Infelizmente o PT, neste início de governo, não parece muito preocupado em desocupar de publicidade o espaço e o tempo do contribuinte. Ao contrário. Basta ver a perda de tempo no anúncio telefônico a que é submetido quem liga para um órgão público: "governo democrático e popular, secretaria de turismo, bom dia". A telefonista leva 2 segundo para dizer "governo democrático e popular". Quem quiser descobrir o custo da cabotinice que multiplique os dois segundos pelo número de ligações que os muitos órgão públicos recebem em um mês. Um governo popular e democrático não deveria ser perdulário. Qualquer coisa que a telefonista da secretaria de turismo diga antes de "secretaria de turismo, bom dia", é desperdício de tempo e dinheiro.

Bem pior é o anúncio da CRT que substituiu o velho e bom sinal de ocupado ("tu-tu-tu"). "CRT informa: o telefone chamado está ocupado". Você leva 5 segundos para descobrir que o telefone chamado está ocupado. Isso se você falar português, um turista não entende nada. O contrato de privatização prevê isso? A CRT pode usar a linha (que eu pago) para fazer publicidade?
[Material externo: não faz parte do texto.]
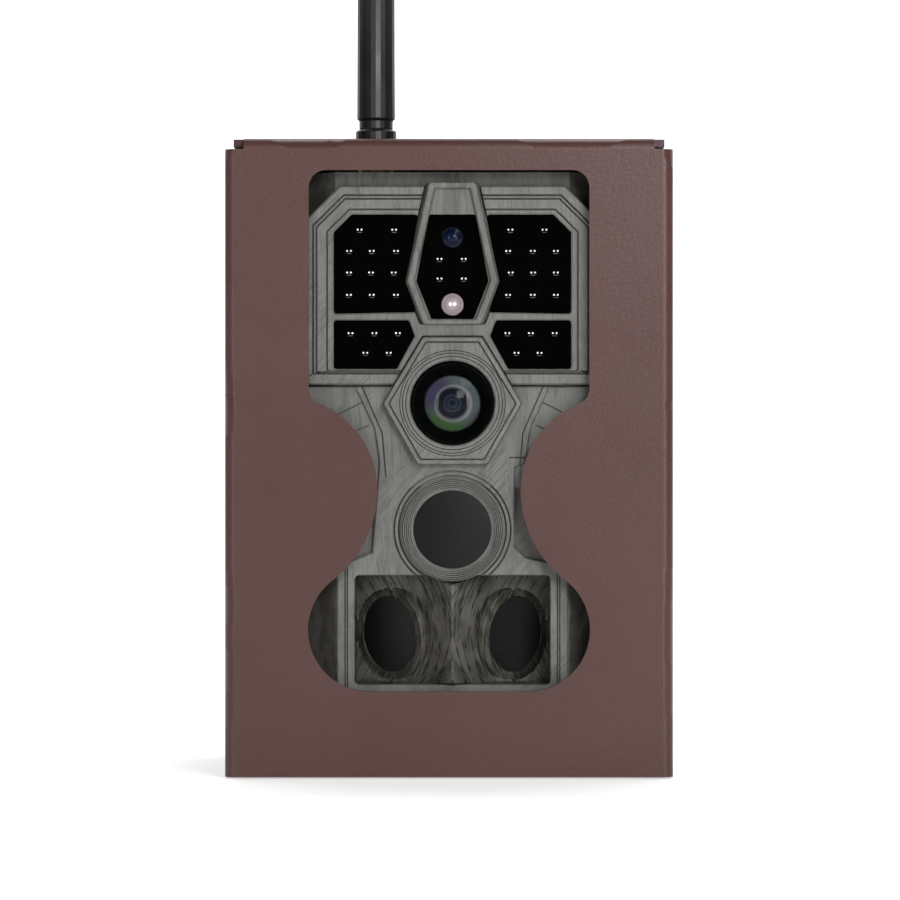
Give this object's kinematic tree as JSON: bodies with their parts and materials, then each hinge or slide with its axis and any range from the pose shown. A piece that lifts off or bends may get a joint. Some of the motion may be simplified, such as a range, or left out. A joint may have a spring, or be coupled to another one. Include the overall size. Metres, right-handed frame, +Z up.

Se pode, que tal ampliar as possibilidades de receita? "CRT e Skol, a cerveja que desce redondo, informam: o telefone chamado está ocupado". Claro que, com a prática, você acaba desligando antes da gravação dizer o tê. (Em meus melhores momentos consigo desligar antes de ouvir o erre). Assim como é óbvio que as pobres telefonistas, obrigadas a repetir aquele "governo popular e democrático" mil vezes por dia, já suprimiram a palavra "governo" do slogan petista: "Popular e democrático, bom dia". Vão acabar dizendo "arecrático, bom dia", como manda o bom senso e a síntese.